- Task inputs:
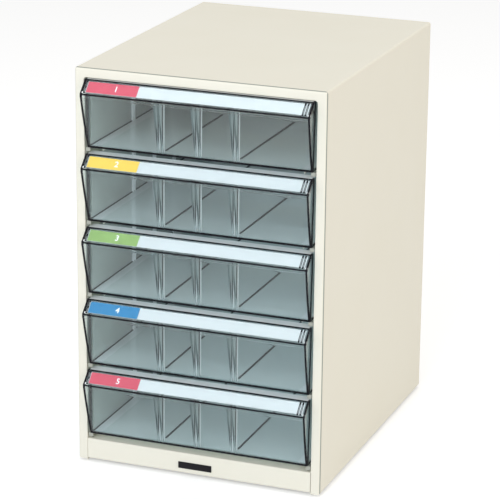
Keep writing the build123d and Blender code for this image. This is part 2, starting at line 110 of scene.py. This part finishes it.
class Finish:
    """A procedural finish under way: it adds nodes and joins their sockets."""

    def __init__(self, name, owner=None):
        self.owner = owner or bpy.data.materials.new(name)
        self.owner.use_nodes = True
        self.tree = self.owner.node_tree
        self.tree.nodes.clear()

    def node(self, kind, settings=None, sockets=None):
        """Adds a node: its settings first, then the values or links of its sockets."""
        made = self.tree.nodes.new("ShaderNode" + kind)
        for name, value in (settings or {}).items():
            setattr(made, name, value)
        for name, value in (sockets or {}).items():
            if isinstance(value, Wire):
                self.tree.links.new(value.socket, made.inputs[name])
            elif made.inputs[name].type == "RGBA":
                made.inputs[name].default_value = (*value, 1)
            else:
                made.inputs[name].default_value = value
        return Wire(self, made.outputs[0]) if made.outputs else made

    def place(self):
        """Where a point is on the piece, in metres."""
        return self.node("TexCoord").output("Object")

    def noise(self, size, detail=2.0, stretch=(1, 1, 1)):
        """Soft noise from 0 to 1 whose blobs are about one size across."""
        scale = tuple(s / size for s in stretch)
        spread = self.node("VectorMath", {"operation": "MULTIPLY"}, {0: self.place(), 1: scale})
        return self.node("TexNoise", None, {"Vector": spread, "Scale": 1.0, "Detail": detail})

    def step(self, value, low, high):
        """0 where a value is under low, 1 where it is over high, and smooth between them."""
        sockets = {"Value": value, "From Min": low, "From Max": high}
        return self.node("MapRange", {"interpolation_type": "SMOOTHSTEP"}, sockets)

    def over(self, value, level, soft=0.2 * MM):
        """1 where a value is over a level, with a soft edge."""
        return self.step(value, level - soft, level + soft)

    def under(self, value, level, soft=0.2 * MM):
        """1 where a value is under a level, with a soft edge."""
        return 1 - self.over(value, level, soft)

    def within(self, value, low, high, soft=0.2 * MM):
        """1 where a value is between low and high, with soft edges."""
        return self.over(value, low, soft) * self.under(value, high, soft)

    def blend(self, share, first, second):
        """A colour between two colours."""
        mixed = self.node("Mix", {"data_type": "RGBA"}, {"Factor": share, 6: first, 7: second})
        return Wire(self, mixed.socket.node.outputs[2])

    def bump(self, height, depth):
        """A normal from a height between 0 and 1 that stands for a depth in metres."""
        return self.node("Bump", None, {"Height": height, "Distance": depth})

    def end(self, shader, volume=None):
        """Joins the shaders to the output and hands the material or the world over."""
        kind = "World" if isinstance(self.owner, bpy.types.World) else "Material"
        joined = {"Surface": shader}
        if volume:
            joined["Volume"] = volume
        self.node("Output" + kind, None, joined)
        return self.owner


def dress(material, *names):
    """Gives CAD nodes their finish."""
    for name in names:
        mesh = nodes[name].data
        mesh.materials.clear()
        mesh.materials.append(material)


def powder_paint(name, painted_shade):
    """Baked powder paint: a slight drift of colour and shine, orange peel, and grey painted shade where a
    mask puts it.
    """
    finish = Finish(name)
    peel = finish.noise(PEEL_SIZE, PEEL_DETAIL)
    cloud = finish.noise(CLOUD_SIZE, CLOUD_DETAIL)
    return finish.end(finish.node("BsdfPrincipled", None, {
        "Base Color": finish.blend(painted_shade(finish), finish.blend(cloud, IVORY, IVORY_WARM), PAINTED_SHADE_GREY),
        "Roughness": PAINT_ROUGHNESS + PAINT_DRIFT * cloud,
        "Normal": finish.bump(peel, PEEL_DEPTH),
        "Specular IOR Level": PAINT_SPECULAR,
    }))


def most(masks):
    """The highest of some masks at each point."""
    highest = masks[0]
    for mask in masks[1:]:
        highest = highest.math("MAXIMUM", highest, mask)
    return highest


def front_bends(finish):
    """A thin line of painted shade along the shell's front bends, on the folded edge."""
    spot = finish.node("SeparateXYZ", None, {0: finish.place()})
    depth = spot.output("Y") - case_front
    side = finish.over(abs(spot.output("X")), cad_high[0] - BEND_INSET, BEND_SOFT)
    top = finish.over(spot.output("Z"), cad_high[2] - BEND_INSET, BEND_SOFT)
    return most([side, top]) * finish.within(depth, *BEND_BACK, BEND_SOFT)


# The shell's front bends take a thin line of painted shade.
case_paint = powder_paint("ivory_powder_paint", front_bends)
dress(case_paint, "case_shell", "back_panel", "base_pan")

# Name plate: a small bare plate of thin aluminium under black enamel, stamped from sheet and stuck to
# the kick panel.
BLACK_ENAMEL = (0.006, 0.005, 0.007)
ENAMEL_ROUGHNESS, ENAMEL_DRIFT, ENAMEL_CLOUD = 0.25, 0.15, 3 * MM
ENAMEL_SPECULAR = 0.2
black = Finish("black_enamel")
dress(black.end(black.node("BsdfPrincipled", None, {
    "Base Color": BLACK_ENAMEL,
    "Roughness": ENAMEL_ROUGHNESS + ENAMEL_DRIFT * black.noise(ENAMEL_CLOUD),
    "Specular IOR Level": ENAMEL_SPECULAR,
})), "name_plate")

# Screws: zinc-plated steel pan heads. They fix the back panel to the shell's rear flanges, and the
# base pan to its bottom flanges from below.
ZINC = (0.62, 0.62, 0.60)
ZINC_ROUGHNESS, ZINC_DRIFT, ZINC_CLOUD = 0.28, 0.2, 1.5 * MM
zinc = Finish("zinc_plate")
dress(zinc.end(zinc.node("BsdfPrincipled", None, {
    "Base Color": ZINC,
    "Metallic": 1.0,
    "Roughness": ZINC_ROUGHNESS + ZINC_DRIFT * zinc.noise(ZINC_CLOUD),
})), "back_screws", "base_screws")

# Feet: round pads moulded of dark rubber, whose plugs are pushed into holes in the base pan. The
# mould leaves a fine grain on them.
RUBBER = (0.03, 0.03, 0.032)
RUBBER_ROUGHNESS, RUBBER_DRIFT, RUBBER_CLOUD = 0.6, 0.2, 2 * MM
GRAIN_SIZE, GRAIN_DEPTH = 0.8 * MM, 0.03 * MM
rubber = Finish("foot_rubber")
dress(rubber.end(rubber.node("BsdfPrincipled", None, {
    "Base Color": RUBBER,
    "Roughness": RUBBER_ROUGHNESS + RUBBER_DRIFT * rubber.noise(RUBBER_CLOUD),
    "Normal": rubber.bump(rubber.noise(GRAIN_SIZE), GRAIN_DEPTH),
})), *[name for name in nodes if name.startswith("foot_")])

# Runners: strips of sheet steel folded into ledges that carry the drawers, spot-welded to the case's
# sides and painted with it. Their front ends get grey painted shade, where they stand in the gaps
# between the drawers.
NOSE_LENGTH, NOSE_SOFT = 9 * MM, 3 * MM
NOSE_SHADE = 0.8


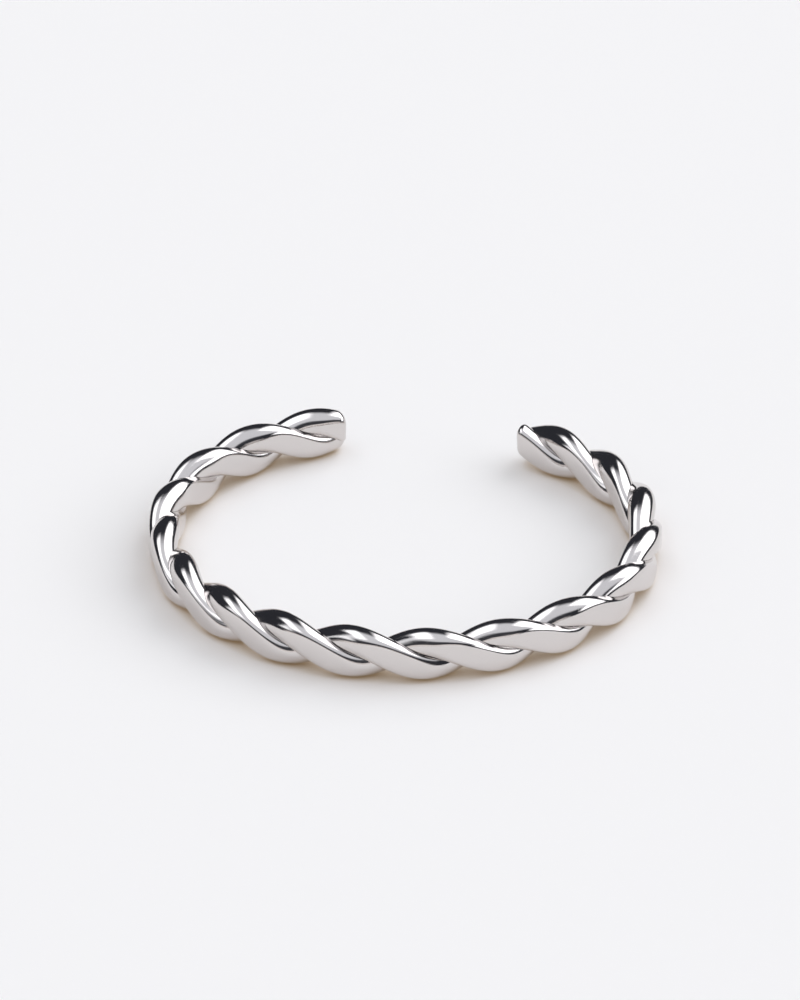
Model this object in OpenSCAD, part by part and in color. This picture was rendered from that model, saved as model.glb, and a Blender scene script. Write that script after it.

- Exercise details:
Reproduce exactly, and only, the lines from the start of the entries through the one that contains "self.tree.nodes.clear()".

- Answer to the problem:
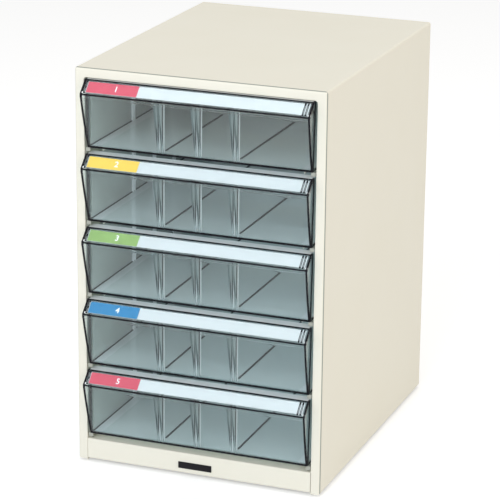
Keep writing the build123d and Blender code for this image. This is part 2, starting at line 110 of scene.py. This part finishes it.
class Finish:
    """A procedural finish under way: it adds nodes and joins their sockets."""

    def __init__(self, name, owner=None):
        self.owner = owner or bpy.data.materials.new(name)
        self.owner.use_nodes = True
        self.tree = self.owner.node_tree
        self.tree.nodes.clear()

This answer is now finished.